Since a “terraform apply” could affect a numerous of infrastructure components, reviewing the plan carefully and only running the plan if every change looks correct is the practice recommended. Terraform has offered Terraform Enterprise, a paid platform to implement this practice automatically. However, if this is all we need from the Terraform Enterprise, a custom automation Jenkins pipeline might fulfill the job too.
Everything starts with Jenkins 🔗
Jenkins plays an important role in automation and deployment. The Jenkins’ jobs or pipelines are represented in the code form, which makes it easier to maintain. The streamlined monorepo setup makes it possible to have a single deployment pipeline with a predefined list of application names. It reduces a lot of work to maintain the consistency of all Jenkins pipelines as if there are separate deployment jobs for each service. On another hand, Jenkins can be used to run operational tasks such as refreshing AWS credentials, installing software into a server, or even provisioning the infrastructure.
In general, to deploy an application, a number of steps are performed, which involve compiling the code, uploading the output to the artifact store, updating the code into the server, and restarting the app inside the server. Each of the steps above may includes a few different tasks, for example, before compiling the code, some code evaluation tasks are executed involving checking the dependencies’ vulnerabilities, code smells detection, verify the truthiness by running various kinds of automation testing. If all the steps are passed, the code is compiled and tagged with a new version, and then stored in the artifact store. It is ready to move on to the deploy stage.
There are usually multiple deployment environments. A deployment pipeline should define the order of each environment based on its criticalness. The most common setup has 2 environments: staging and production. The staging environment is used for internal testing, while the production is for the real user to use the service. Since the production is more critical, the deployment pipeline should be able to block failed deployment to staging from being able to trigger into the production environment. It’s quite often that after completing the deployment into each environment, the pipeline performs some readiness checks. The check could be simple as checking if the healthcheck endpoint returns a 200 status code or more complicated like running the smoke test, load test, and canary deployment.
On the other hand, most of the automated tasks could be handled by Jenkins. To illustrate what type of jobs could be run in Jenkins, this job handles some operational tasks related to issuing, revoking, and rotating IAM credential keys. The job takes a few parameters including the action name, the iam user, and the key id (for the delete action). Internally, it performs one of these actions with the given iam user and key, using a pre-configured AWS key with sufficient permissions. Typically, these permissions aren’t granted to developers’ AWS accounts.

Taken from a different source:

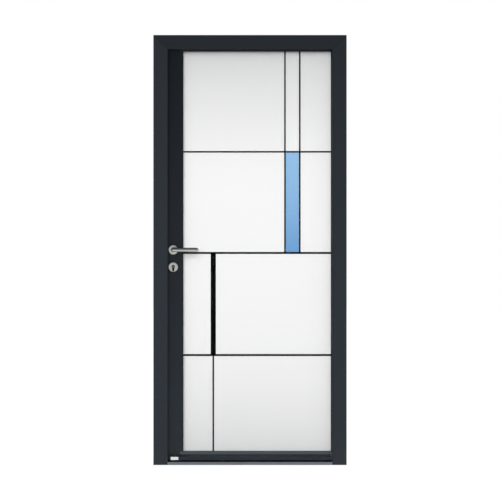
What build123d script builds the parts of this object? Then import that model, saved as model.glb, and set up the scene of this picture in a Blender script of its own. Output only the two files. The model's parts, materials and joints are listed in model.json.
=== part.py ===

As mentioned in the previous section, the Terraform pipeline could be implemented in 3 stages including planning, confirming, and applying. This Jenkins job implements the Terraform flow as planning, confirmation, and applying the plan. The job allows to run the plan with different modes like refresh only, normal, and destroy mode. These operations are well fit to the current DevOps workload.
Ansible 🔗
If Jenkins is a computer then Ansible is the operating system that runs on the computer. It doesn’t only implements the deployment script but also powers the build steps. This section discusses some of Ansible’s strengths in building these operation codes.

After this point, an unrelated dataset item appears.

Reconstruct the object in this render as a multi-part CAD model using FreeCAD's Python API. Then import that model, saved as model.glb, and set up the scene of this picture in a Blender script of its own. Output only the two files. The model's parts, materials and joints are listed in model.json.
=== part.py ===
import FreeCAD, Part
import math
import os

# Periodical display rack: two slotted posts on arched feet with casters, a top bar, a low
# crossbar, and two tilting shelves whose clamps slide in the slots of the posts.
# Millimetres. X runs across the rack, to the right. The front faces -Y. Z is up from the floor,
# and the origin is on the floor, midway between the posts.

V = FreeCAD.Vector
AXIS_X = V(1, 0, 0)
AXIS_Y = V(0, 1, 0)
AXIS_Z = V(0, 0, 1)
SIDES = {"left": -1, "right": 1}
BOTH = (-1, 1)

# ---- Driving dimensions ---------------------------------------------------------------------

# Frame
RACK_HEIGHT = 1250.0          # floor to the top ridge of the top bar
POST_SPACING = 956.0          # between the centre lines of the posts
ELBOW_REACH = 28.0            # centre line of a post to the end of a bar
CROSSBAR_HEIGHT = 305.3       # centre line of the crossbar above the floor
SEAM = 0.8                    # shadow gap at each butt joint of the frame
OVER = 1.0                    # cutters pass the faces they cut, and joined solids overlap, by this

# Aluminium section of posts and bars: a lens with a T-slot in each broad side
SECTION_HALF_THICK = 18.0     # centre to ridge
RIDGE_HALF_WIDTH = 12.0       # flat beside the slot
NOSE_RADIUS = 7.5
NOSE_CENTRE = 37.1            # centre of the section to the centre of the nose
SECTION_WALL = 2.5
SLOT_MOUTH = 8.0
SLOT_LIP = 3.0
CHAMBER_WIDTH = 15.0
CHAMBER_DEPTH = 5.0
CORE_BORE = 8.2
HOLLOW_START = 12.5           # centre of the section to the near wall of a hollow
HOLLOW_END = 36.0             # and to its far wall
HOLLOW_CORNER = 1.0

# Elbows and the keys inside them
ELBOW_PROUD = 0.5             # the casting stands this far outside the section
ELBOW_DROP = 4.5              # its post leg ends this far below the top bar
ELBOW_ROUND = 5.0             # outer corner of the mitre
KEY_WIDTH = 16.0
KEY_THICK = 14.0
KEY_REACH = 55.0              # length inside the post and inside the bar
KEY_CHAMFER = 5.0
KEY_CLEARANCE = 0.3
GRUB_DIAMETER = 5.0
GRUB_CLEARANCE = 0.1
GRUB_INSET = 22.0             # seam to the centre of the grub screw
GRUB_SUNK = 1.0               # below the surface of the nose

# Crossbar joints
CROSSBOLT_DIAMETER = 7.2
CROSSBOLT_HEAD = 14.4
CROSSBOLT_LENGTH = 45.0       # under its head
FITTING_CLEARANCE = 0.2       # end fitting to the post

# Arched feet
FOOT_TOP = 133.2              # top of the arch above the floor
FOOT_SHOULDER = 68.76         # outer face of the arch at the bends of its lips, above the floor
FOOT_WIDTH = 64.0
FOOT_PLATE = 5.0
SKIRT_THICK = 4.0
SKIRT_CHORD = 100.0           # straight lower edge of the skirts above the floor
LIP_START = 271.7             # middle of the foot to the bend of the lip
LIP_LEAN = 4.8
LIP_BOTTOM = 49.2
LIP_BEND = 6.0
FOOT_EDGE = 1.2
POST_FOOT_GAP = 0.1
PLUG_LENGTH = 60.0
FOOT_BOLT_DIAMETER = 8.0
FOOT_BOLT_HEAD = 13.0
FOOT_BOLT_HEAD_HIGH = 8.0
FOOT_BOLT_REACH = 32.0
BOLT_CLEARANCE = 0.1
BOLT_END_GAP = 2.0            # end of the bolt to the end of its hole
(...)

Firstly, we use Ansible to instruct the application deployment. The deployment script doesn’t limit to the code deployment but also includes the checklist to ensure the server is fully set up and operated. It includes tasks to check and install the missing packages, create configuration files and start supporting services, and clean up the server after a successful deployment.
Secondly, instead of writing the build script in a pure Bash script, we use Ansible for consistency and efficiency. Ansible is designed with strong declarative syntax, which provides unlimited extendability. For example, when defining the test running step, the command we think of is the npm run test. This is good enough to run the test without dependencies, however, in the real project, it requires running against dependencies, and more than that there are different kinds of tests for each application in the monorepo. Taking all of these requirements into account, the Ansible script to run the tests looks like the below:
# build.yml
- include_tasks:
file: "{{ item }}"
with_items: "{{ test_running_files }}"
# vars file
test_running_files:
- "tests/run_unit_test.yml"
- "tests/integration_test.yml"
- "tests/e2e_test.yml"
# integration_test.yml
- name: "Run the integration test suite"
shell: "docker-compose -f apps/{{ app_name }}/docker-compose.yml --project-directory ./ --project-name {{ app_name }} run integration-test {{ app_name }}"
args:
chdir: "{{ workspace_path }}"
register: test_output
no_log: true
ignore_errors: true
- name: "Display test result"
include_tasks: "../pretty_output.yml"
vars:
output: "{{ test_output }}"
As the code shows how complicated the test running could be, Ansible is clearly a better choice to build the script due to its extendability. Each application config could override the test_running_files list if necessary.
All the logs go 🔗
To manage several applications with the minimum resources, we need a logging tool where we can locate the problem. Finding the right log entry across multiple apps could be a challenge, however, the first step is to set it up. Amazon offers the OpenSearch service, which was surprisingly easy to bootstrap and integrate. It is clear that we would go with an external logging service as we don’t have to maintain the infrastructure to run the logging stack because the effort to maintain the server is a big concern for a small team.
Conclusion 🔗
The post covers a few technologies together, and it couldn’t deep dive into each technology in detail, instead, the post makes its attempt to demonstrate the possibility of designing and building the infrastructure using these basic tools with the minimum resource and effort. More details about the implementation of each technology will be discussed in future posts. Thanks for reading!